| SET PROBLEM |
Each line that holds the word "update" counts once; give the total number of such lines and nothing else.

| ENTRIES SUPPLIED |
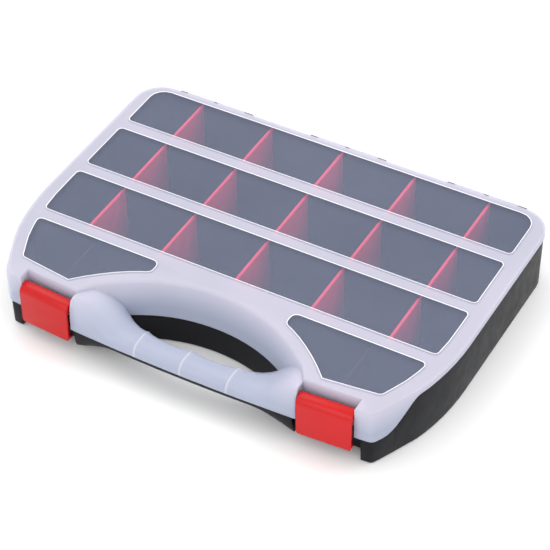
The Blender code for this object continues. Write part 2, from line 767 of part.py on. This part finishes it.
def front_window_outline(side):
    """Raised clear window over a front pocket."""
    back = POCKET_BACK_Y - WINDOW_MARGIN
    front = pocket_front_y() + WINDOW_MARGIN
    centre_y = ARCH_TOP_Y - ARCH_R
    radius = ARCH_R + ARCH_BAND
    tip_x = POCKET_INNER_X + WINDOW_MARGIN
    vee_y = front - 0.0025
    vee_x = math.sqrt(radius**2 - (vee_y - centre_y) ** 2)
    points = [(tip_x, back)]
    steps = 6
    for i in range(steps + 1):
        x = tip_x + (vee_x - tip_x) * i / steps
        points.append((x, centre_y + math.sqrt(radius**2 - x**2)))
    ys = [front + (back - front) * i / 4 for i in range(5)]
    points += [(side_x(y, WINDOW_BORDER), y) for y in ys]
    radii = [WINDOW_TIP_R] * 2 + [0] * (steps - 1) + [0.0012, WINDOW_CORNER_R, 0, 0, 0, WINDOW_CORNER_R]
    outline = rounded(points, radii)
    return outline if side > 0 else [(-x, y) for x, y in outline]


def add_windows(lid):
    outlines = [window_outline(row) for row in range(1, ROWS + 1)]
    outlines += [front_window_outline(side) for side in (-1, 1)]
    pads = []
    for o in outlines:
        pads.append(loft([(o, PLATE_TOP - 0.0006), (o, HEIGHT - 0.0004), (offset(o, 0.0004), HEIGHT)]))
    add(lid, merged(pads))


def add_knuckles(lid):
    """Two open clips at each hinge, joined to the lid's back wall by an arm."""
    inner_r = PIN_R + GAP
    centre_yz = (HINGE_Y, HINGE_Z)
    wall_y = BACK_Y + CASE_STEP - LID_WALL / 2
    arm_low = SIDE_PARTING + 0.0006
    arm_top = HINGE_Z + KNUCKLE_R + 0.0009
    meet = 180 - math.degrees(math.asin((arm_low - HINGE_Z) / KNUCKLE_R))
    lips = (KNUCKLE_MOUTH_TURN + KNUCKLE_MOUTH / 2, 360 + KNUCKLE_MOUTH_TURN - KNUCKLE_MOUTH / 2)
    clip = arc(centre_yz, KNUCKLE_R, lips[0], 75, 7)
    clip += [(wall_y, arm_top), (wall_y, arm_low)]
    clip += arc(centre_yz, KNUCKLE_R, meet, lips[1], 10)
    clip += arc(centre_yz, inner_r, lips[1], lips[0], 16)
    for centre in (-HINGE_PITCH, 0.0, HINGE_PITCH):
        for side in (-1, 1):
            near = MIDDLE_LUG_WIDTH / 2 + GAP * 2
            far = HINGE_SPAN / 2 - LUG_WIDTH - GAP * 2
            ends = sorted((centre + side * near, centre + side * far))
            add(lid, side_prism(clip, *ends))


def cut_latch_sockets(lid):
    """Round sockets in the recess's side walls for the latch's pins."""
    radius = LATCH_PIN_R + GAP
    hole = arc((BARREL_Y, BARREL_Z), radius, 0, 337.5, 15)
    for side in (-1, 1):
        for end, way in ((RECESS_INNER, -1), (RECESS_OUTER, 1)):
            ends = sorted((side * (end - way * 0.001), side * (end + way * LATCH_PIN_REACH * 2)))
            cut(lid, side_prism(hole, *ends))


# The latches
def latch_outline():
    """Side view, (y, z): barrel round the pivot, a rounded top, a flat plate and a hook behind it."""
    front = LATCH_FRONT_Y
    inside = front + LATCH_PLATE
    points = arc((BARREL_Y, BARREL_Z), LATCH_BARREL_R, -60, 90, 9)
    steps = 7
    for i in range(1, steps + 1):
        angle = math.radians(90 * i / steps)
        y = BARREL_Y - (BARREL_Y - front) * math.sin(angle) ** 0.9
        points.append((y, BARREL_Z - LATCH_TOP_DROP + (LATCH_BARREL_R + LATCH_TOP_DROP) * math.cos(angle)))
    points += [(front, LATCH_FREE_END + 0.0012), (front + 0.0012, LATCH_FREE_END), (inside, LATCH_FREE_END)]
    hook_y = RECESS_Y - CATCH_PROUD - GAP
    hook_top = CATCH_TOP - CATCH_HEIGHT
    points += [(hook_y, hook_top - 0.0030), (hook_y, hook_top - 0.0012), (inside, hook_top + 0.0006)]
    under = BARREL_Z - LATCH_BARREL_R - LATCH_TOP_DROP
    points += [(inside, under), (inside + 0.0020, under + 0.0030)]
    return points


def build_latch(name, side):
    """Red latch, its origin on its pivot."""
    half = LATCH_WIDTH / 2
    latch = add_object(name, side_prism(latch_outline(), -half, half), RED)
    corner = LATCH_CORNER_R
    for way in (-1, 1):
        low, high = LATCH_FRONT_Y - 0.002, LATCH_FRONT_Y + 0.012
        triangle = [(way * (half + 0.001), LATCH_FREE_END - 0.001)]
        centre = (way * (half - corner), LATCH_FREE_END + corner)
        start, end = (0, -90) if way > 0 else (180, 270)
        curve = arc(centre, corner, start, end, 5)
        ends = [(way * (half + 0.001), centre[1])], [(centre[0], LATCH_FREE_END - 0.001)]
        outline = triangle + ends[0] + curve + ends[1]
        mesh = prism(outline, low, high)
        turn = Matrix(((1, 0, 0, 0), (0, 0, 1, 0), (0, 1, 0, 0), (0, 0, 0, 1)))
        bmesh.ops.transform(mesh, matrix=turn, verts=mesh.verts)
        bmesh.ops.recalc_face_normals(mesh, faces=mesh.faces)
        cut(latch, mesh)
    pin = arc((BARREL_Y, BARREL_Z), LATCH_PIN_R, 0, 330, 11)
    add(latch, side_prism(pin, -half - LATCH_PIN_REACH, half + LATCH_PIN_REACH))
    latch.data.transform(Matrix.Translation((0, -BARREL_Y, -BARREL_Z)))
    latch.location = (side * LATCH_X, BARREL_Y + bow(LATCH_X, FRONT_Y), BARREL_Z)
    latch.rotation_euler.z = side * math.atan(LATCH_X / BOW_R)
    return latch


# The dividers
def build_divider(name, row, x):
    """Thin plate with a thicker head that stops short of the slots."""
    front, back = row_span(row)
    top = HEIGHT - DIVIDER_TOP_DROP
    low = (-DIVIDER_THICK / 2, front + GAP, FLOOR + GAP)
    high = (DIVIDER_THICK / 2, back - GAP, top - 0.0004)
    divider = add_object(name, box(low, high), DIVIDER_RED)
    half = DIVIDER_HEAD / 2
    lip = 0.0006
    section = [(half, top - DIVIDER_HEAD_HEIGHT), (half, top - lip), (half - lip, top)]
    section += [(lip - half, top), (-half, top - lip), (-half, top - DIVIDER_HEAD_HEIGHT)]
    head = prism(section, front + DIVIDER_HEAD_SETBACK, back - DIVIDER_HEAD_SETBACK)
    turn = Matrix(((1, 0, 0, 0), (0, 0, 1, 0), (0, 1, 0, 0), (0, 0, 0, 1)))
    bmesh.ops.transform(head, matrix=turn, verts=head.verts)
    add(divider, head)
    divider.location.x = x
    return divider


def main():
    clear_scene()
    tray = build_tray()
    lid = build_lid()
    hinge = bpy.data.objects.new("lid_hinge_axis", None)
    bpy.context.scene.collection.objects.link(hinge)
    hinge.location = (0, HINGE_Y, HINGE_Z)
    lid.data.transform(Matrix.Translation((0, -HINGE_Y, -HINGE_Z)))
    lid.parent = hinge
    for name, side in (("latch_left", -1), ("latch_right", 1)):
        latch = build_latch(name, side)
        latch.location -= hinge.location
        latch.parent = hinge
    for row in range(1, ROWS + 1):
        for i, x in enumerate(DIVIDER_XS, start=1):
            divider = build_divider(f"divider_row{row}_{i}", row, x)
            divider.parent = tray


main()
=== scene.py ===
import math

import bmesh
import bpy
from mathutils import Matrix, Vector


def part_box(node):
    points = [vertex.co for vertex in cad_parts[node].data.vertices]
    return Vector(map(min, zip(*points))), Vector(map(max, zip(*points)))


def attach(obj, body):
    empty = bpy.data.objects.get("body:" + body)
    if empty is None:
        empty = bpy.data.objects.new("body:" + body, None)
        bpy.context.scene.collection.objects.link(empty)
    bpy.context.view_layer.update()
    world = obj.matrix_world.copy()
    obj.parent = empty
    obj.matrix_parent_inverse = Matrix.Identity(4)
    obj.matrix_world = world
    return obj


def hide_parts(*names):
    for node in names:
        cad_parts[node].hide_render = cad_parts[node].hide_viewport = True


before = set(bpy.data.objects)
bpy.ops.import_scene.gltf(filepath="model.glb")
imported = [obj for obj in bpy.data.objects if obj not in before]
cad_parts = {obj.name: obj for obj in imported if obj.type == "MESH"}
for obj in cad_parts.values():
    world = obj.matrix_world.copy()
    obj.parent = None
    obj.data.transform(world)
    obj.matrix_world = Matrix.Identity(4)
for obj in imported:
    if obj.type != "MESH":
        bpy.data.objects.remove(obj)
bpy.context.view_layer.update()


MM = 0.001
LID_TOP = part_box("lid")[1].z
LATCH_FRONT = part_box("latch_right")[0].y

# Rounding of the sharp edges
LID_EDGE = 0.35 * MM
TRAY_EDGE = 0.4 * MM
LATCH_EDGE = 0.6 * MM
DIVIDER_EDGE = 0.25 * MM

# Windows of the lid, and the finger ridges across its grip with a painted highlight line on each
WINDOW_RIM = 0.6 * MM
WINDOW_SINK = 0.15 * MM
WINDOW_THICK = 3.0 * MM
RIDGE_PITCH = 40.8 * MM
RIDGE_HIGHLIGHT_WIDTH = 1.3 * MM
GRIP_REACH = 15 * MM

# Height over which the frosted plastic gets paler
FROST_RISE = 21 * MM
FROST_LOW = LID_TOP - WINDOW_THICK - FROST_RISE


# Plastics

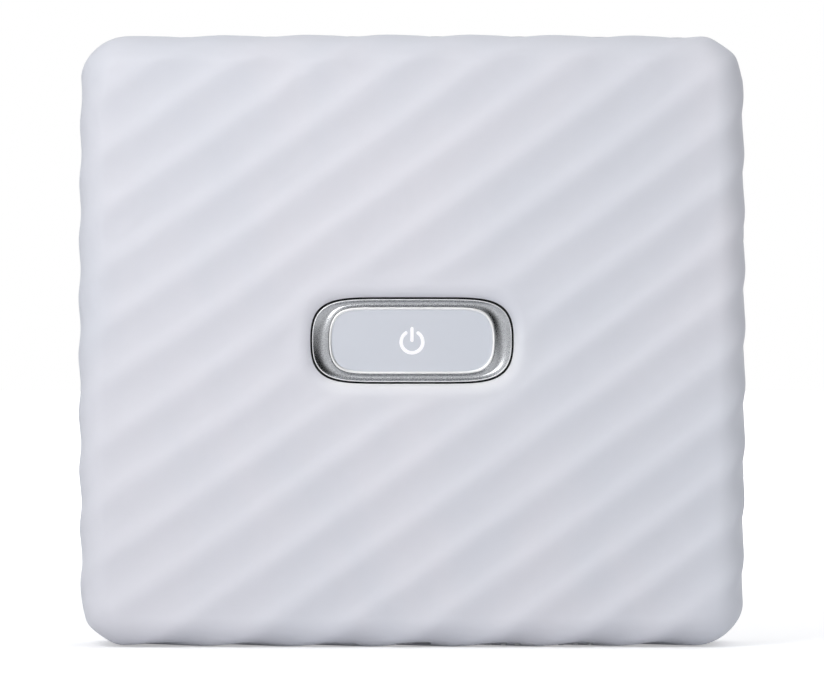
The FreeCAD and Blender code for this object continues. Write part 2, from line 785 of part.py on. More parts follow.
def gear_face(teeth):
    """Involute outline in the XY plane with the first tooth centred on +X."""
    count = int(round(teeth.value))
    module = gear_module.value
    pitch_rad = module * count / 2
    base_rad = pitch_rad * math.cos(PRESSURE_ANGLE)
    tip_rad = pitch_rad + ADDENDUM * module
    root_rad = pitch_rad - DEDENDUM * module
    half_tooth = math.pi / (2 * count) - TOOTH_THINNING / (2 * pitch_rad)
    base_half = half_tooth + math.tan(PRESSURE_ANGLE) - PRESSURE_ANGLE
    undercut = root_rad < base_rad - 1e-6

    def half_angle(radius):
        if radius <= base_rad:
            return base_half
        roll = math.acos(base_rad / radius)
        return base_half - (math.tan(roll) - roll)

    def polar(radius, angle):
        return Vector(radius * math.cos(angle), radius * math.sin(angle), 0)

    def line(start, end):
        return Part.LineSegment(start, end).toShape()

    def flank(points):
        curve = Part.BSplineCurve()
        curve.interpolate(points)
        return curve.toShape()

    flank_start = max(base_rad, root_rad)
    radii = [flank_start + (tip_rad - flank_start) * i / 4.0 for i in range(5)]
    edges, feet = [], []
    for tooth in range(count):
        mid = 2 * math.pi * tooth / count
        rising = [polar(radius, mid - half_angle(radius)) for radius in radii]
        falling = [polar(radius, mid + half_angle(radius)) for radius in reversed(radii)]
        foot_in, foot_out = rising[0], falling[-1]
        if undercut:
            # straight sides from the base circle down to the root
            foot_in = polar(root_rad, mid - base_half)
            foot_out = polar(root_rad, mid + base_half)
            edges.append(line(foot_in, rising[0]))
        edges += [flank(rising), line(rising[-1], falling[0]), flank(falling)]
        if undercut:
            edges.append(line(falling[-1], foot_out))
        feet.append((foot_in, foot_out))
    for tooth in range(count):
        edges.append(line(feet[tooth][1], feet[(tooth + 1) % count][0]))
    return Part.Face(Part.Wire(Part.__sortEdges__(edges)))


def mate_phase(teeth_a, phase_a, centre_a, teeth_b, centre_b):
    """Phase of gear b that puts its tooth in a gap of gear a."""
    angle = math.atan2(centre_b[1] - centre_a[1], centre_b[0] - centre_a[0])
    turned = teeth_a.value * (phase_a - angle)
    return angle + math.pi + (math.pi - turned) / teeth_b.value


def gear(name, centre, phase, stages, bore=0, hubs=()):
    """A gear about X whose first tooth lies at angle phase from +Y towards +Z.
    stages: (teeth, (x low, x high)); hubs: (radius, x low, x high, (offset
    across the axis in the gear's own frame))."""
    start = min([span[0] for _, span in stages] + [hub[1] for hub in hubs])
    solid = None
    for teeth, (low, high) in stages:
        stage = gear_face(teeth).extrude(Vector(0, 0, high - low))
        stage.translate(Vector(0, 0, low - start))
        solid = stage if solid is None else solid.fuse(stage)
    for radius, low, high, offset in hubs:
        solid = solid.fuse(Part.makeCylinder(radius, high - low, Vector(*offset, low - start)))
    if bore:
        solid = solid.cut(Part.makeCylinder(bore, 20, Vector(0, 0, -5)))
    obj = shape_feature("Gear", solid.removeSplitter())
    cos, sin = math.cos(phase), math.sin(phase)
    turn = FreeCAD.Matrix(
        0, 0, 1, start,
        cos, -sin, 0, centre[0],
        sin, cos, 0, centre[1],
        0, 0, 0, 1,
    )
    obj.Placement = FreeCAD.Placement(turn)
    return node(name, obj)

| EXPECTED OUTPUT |
2